Selon des observateurs, cet enchaînement est moins futile qu’il ne paraît. Il balise la manière dont les femmes rurales devraient s’approprier certaines opportunités. «Les femmes sont dans tous les combats pour l’accès aux besoins essentiels des populations. Même si au prix de multiples efforts, certaines sont parvenues à acquérir leur «autonomie», la grande majorité végète dans une précarité socio-économique qui constitue une barrière. Leurs aspirations ne sont pas toujours suivies d’effets malgré les nombreuses politiques de développement mises en place en leur faveur. Rien qu’entre les femmes paysannes, moins formées, et les citadines bien formées, il existe des spécificités dans les revendications. Les politiques mises en œuvre n’ont pas suffisamment pris en compte la variable différentielle entre les femmes vivant dans le milieu rural et celles des milieux urbains. Même la journée du 15 octobre qui leur est dédiée passe généralement inaperçue. La célébration d’une telle journée a toujours manqué d’impact contrairement à la Journée Internationale de la Femme célébrée de manière plus éclatante. Il est temps que la femme rurale africaine sorte de ce carcan aliénant», suggère Esther Nkolo Abomo, autre économiste camerounaise. Et parmi les arguments qui font scintiller un autre monde possible, la socio-économiste tchadienne Édith Sajebadoewa parle de «prise de conscience».

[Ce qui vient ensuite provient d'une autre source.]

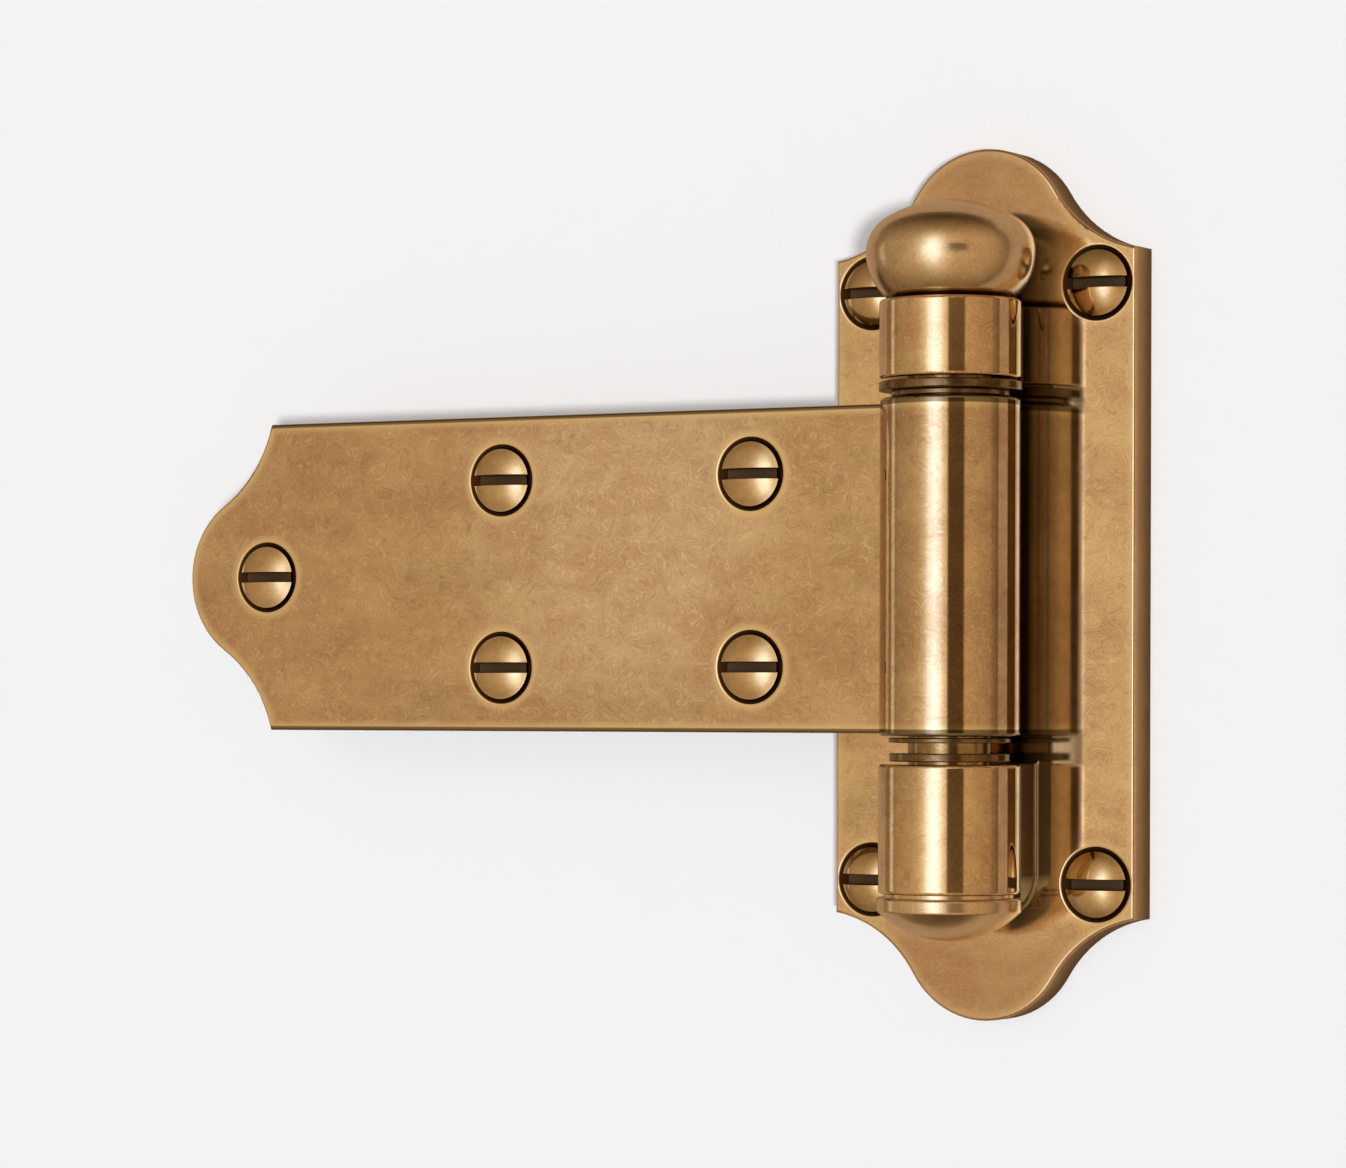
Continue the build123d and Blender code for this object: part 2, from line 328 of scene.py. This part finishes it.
def plate_inside(tree, place):
    """The plate's outline: how far inside it, how far across, and how far past its corners."""
    across = add(tree, "ShaderNodeSeparateXYZ", {0: place}, "X")
    across = add(tree, "ShaderNodeMath", {0: across}, operation="ABSOLUTE")
    along = add(tree, "ShaderNodeSeparateXYZ", {0: place}, "Z")
    along = add(tree, "ShaderNodeMath", {0: along}, operation="ABSOLUTE")
    corner = (plate_outline[4] - plate_outline[1]) * MM
    along = add(tree, "ShaderNodeMath", {0: along, 1: corner}, operation="SUBTRACT")
    return inside_outline(tree, across, along, *plate_outline[:4]), across, along


def strap_inside(tree, place):
    """The strap's outline, given in the same way."""
    across = add(tree, "ShaderNodeSeparateXYZ", {0: place}, "Z")
    across = add(tree, "ShaderNodeMath", {0: across, 1: strap_middle[1] * MM}, operation="SUBTRACT")
    across = add(tree, "ShaderNodeMath", {0: across}, operation="ABSOLUTE")
    along = add(tree, "ShaderNodeSeparateXYZ", {0: place}, "X")
    corner = (strap_outline[4] - strap_outline[1]) * MM
    along = add(tree, "ShaderNodeMath", {0: -corner, 1: along}, operation="SUBTRACT")
    return inside_outline(tree, across, along, *strap_outline[:4]), across, along


# Matt paper: even and shineless, part of its white its own. The brass mirrors it as a beige card
# with a dark rim.
def paper_finish(name, card_middle, card_half):
    material = bpy.data.materials.new(name)
    material.use_nodes = True
    tree = material.node_tree
    tree.nodes.clear()
    place = add(tree, "ShaderNodeTexCoord", output="Object")
    on_card = add(
        tree,
        "ShaderNodeMapping",
        {
            "Vector": place,
            "Location": (-card_middle[0] / card_half[0], 0.0, -card_middle[1] / card_half[1]),
            "Scale": (1 / (card_half[0] * MM), 0.0, 1 / (card_half[1] * MM)),
        },
    )
    on_card = add(tree, "ShaderNodeVectorMath", {0: on_card}, operation="ABSOLUTE")
    card_x = add(tree, "ShaderNodeSeparateXYZ", {0: on_card}, "X")
    card_z = add(tree, "ShaderNodeSeparateXYZ", {0: on_card}, "Z")
    card_edge = add(tree, "ShaderNodeMath", {0: card_x, 1: card_z}, operation="MAXIMUM")
    off_card = add(tree, "ShaderNodeMath", {0: card_edge, 1: 1.0}, operation="GREATER_THAN")
    card_rim = add(tree, "ShaderNodeMath", {0: card_edge, 1: 0.84}, operation="GREATER_THAN")
    inside, _, _ = plate_inside(tree, place)
    # The plate's back mirrors the room without it. Beside the plate's edge the card is painted with
    # a contact shadow, so that the plate's edge mirrors it dark.
    under_plate = add(tree, "ShaderNodeMath", {0: inside, 1: 0.0}, operation="GREATER_THAN")
    off_card = add(tree, "ShaderNodeMath", {0: off_card, 1: under_plate}, operation="MAXIMUM")
    # Painted contact shadow on the card within 3 mm of the plate's outline
    clear_of_painted_contact_shadow = where(tree, (inside, 0.0, -3.0 * MM))
    card = add(
        tree,
        "ShaderNodeMix",
        {0: clear_of_painted_contact_shadow, 6: linear("524638"), 7: linear("988876")},
        2,
        data_type="RGBA",
    )
    card = add(
        tree, "ShaderNodeMix", {0: card_rim, 6: card, 7: linear("695B47")}, 2, data_type="RGBA"
    )
    to_camera = add(tree, "ShaderNodeLightPath", output="Is Camera Ray")
    to_metal = add(tree, "ShaderNodeLightPath", output="Is Glossy Ray")
    colour = add(
        tree, "ShaderNodeMix", {0: to_metal, 6: linear("CEDAEA"), 7: card}, 2, data_type="RGBA"
    )
    paper = add(tree, "ShaderNodeBsdfDiffuse", {"Color": colour})
    white = add(tree, "ShaderNodeEmission", {"Color": linear("F4F4F4")})
    own_white = add(tree, "ShaderNodeMath", {0: to_camera, 1: 0.3}, operation="MULTIPLY")
    sheet = add(tree, "ShaderNodeMixShader", {0: own_white, 1: paper, 2: white})
    # Mirrored rays pass it beyond the card, and everything passes it from behind
    unseen = add(tree, "ShaderNodeMath", {0: to_metal, 1: off_card}, operation="MULTIPLY")
    behind = add(tree, "ShaderNodeNewGeometry", output="Backfacing")
    unseen = add(tree, "ShaderNodeMath", {0: unseen, 1: behind}, operation="MAXIMUM")
    clear = add(tree, "ShaderNodeBsdfTransparent")
    sheet = add(tree, "ShaderNodeMixShader", {0: unseen, 1: sheet, 2: clear})
    add(tree, "ShaderNodeOutputMaterial", {"Surface": sheet})
    return material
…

Jean-René Meva’a Amougou et Olivier Mbessité
Ils ont dit
Elisabeth Makota, directrice de la Promotion de la Femme au Minproff
«Au cœur de l’économie domestique»
«Il faut relever que les femmes occupent sur le continent africain une place centrale dans l’agriculture vivrière. Elles sont présentes sur tous les maillons de la chaine de valeur, allant de la production à la commercialisation, en passant par la transformation des produits vivriers. Au cœur de l’économie domestique, elles jouent un rôle social essentiel au bien-être des communautés rurales et urbaines. Cependant, cette couche de la population est celle qui a le moins accès aux actifs (terres, équipements, formations, services ruraux, etc.) à côté des charges familiales qu’elles portent. Pourtant, les observations ont montré la résilience dont elles ont témoigné lors des périodes critiques (covid-19, bouleversement des marchés internationaux, etc.), prouvant ainsi la capacité́ des femmes à réagir pour lutter contre l’insécurité́ alimentaire avec une forte dose d’inventivité́».
Yvette Fouda, présidente du collectif de femmes rurales du Centre
«Le Safer a permis de soulever publiquement des problèmes»
Il est logique de constater que les problèmes des femmes restent encore «cachés» en milieu rural. Le Safer a permis de les soulever publiquement et de dénoncer le contrôle patriarcal que nos sociétés exercent sur la conduite féminine. Les us et coutumes présents dans les espaces publics mettent clairement en évidence l’autorité masculine en zone rurale, où la pression sociale est plus forte, du point de vue des traditions culturelles présentes dans les espaces publics, des usages de la langue, des valeurs religieuses, etc. Dans certains cas, il arrive même que les femmes renoncent à leur propre réalisation personnelle. Je suis contente qu’au cours de cette première édition du Safer, l’on a abordé ces problèmes qui, chaque jour, augmentent la vulnérabilité de la femme en général et la femme rurale en particulier.